在物資方麵,當時的國民黨政府要每天籌措一些糧食還是能辦到的。最大的問題與不久前給黃維兵團空投一樣,是沒有降落傘。因為國民黨軍隊的後勤部門過去做夢也不可能想到蔣介石指揮作戰會打出如此窩囊的情況,會有連續的超大型空投,先是長春和沈陽,接著就是碾莊,跟著是雙堆集,雙堆集還未完就是陳官莊。用當時主管空投事務的國民黨軍隊聯合勤務總司令部運輸署空運勤務司副司長程藩斌的話說:
“莫說一個投傘製造廠,就是十個也趕不上供應。”在物資方麵還有一個問題是杜聿明根據包圍圈內的具體困難,要求空投熟食,因為包圍圈中燒完了所有的樹木之後,就燒電線杆、汽車輪胎、槍托、手榴彈木柄、降落傘、舊衣服,最後連棺材都挖出來燒了,根本就找不到任何還可以燃燒的東西,投下大米、白麵隻有生吃。熟食中最好的是罐頭和餅幹,但當時的食品廠不多,遠遠無法滿足,沒有辦法,隻有動員南京地區的老百姓趕製大餅。大餅在冬天時間稍微一長就會變得既硬而脆,如果不用空投傘從空中投下去,就完全摔成了碎末。當時那些搶到了空投食物的國民黨官兵,主要的就是得到一包包大餅碎末,搶不到的,連這種大餅碎末都吃不上。在連續10天的風雪天中,由於空投的數量大大減少,曾經出現了吃死屍的慘狀。

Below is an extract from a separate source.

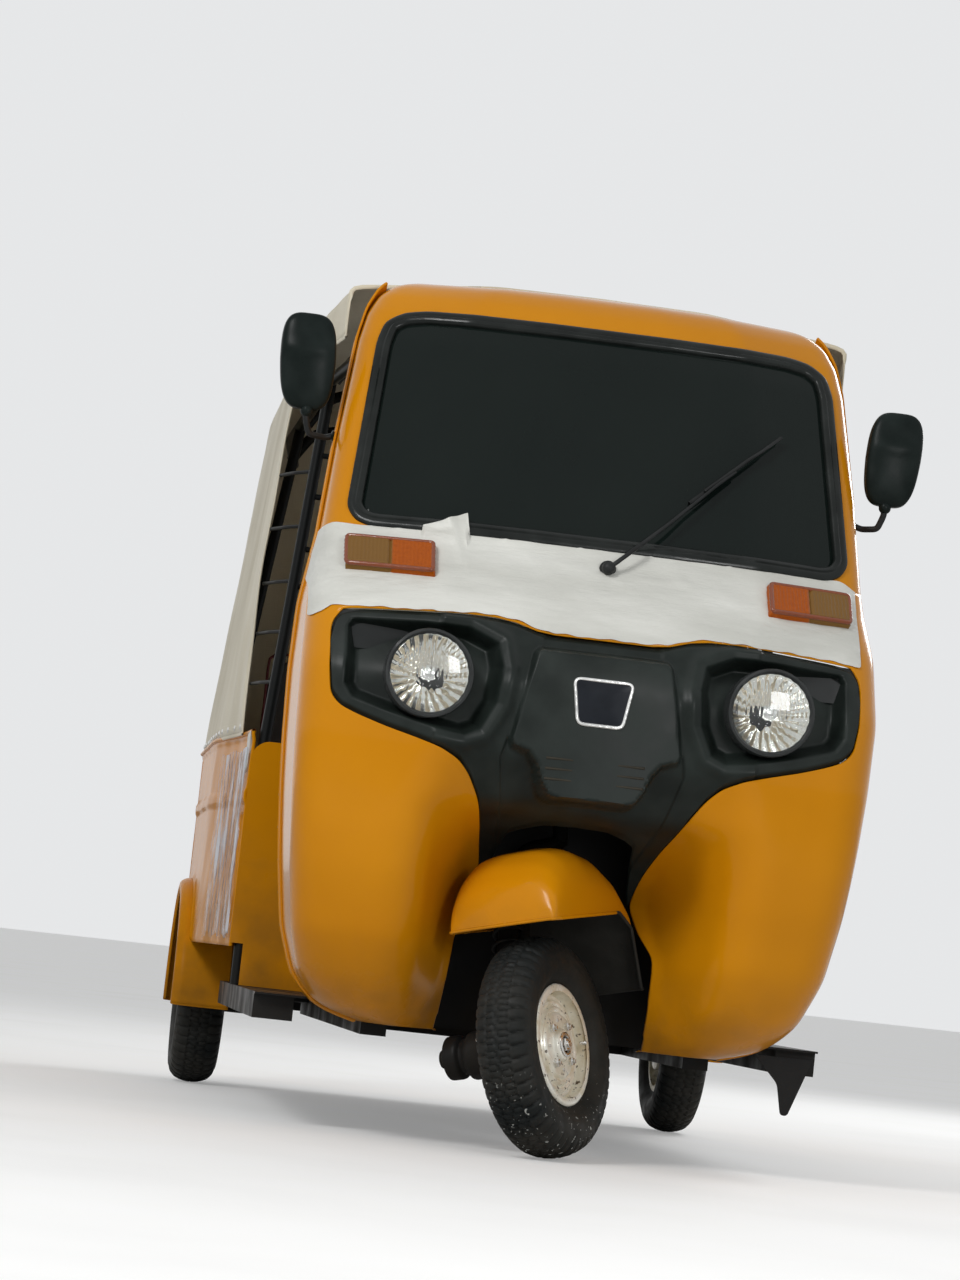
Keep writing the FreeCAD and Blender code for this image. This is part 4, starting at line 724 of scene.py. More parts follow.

缺乏食品的部隊是不可能持久的,尤其是在生死未卜的包圍圈之中,隻要有辦法搞到吃的,軍紀根本不可能再有什麼作用。饑餓的士兵們,首先是搶老百姓,然後是搶跟著跑出來的那些無權無勢的市民和學生,最後是搶下級軍官的家屬,對於每個人都有武器的場合來說,在這些搶劫活動中動用各種武器當然是十分自然的事。還有一個就是爭搶從天上掉下來的空投物資,最大的一次為爭搶空投物資的火並發生在李彌兵團的八軍和九軍兩支部隊之間,雙方都用機槍掃射,死了好幾百人。
於是,空投場被稱為“第二戰場”。
除了食品,最缺乏的要數醫藥。在寒冷的冬天長期住在露天的戰壕裏或是簡陋的掩體裏,生病的士兵很多。在多次戰鬥中,受傷的士兵也很多。但是,包圍圈中不僅缺醫少藥,連起碼的取暖柴火都沒有,想喝一口熱水都很困難。在這種情況下,越來越多的傷病員日夜哀號,時時可見死屍,處處可聞臭味,呈現出一片難以描繪的慘酷景象。
在這種絕境中,出現了一種病態的瘋狂,就是部分軍官自知來日無多,在一片咒罵與憤怨聲中,就以奸淫婦女作為一種臨死之前的發泄。
包圍圈裏的近10萬難民中,有幾百個從徐州強抓來的軍妓,當然是軍官們發泄的對象。軍妓不夠就蹂躪老百姓和難民中的婦女,高級軍官就蹂躪低級軍官的妻子和女兒。在難民中,還有若幹女學生和不多的女教師,更成為軍官們爭奪蹂躪的“羔羊”。當然,在這種為著一點食物就可以動刀動槍的絕境之中,也出現了少數為著生存而賣身的臨時妓女。
於是,在白茫茫的大地上,出現了另一種世上奇觀,就是在地上挖一個洞,洞上麵蓋一頂空投下來的降落傘,成為一個個臨時的“洞房”。這種“洞房”有的是臨時妓院用的公用“洞房”,有的是軍官用各種辦法找來的臨時太太的私用“洞房”。當時在頭頂上進行空投的國民黨空軍人員說,他們從空中往下看,這一個個“洞房”有如突然從地上冒出來的一朵朵蘑菇。
當然,包圍圈裏的幾十個國民黨軍隊的將級軍官的生活供應是從空投中得到了充分保證的。他們在臨死前也還有洋酒、洋煙、洋罐頭,有溫暖的鴨絨被,有不停轉動的留聲機,還有隨軍劇社的女伶為他們演唱《貴妃醉酒》。他們之中的人,也有的是以美酒與女人為伍,等待著即將到來的滅亡。例如一貫驕橫跋扈、狂妄自大的邱清泉,在包圍圈中的後期日子中,除了發瘋一般地罵娘,包括與李彌之間的對罵之外,就是成天由一個姓陳的女護士陪著飲酒、跳舞、睡覺,度過他生命的末日。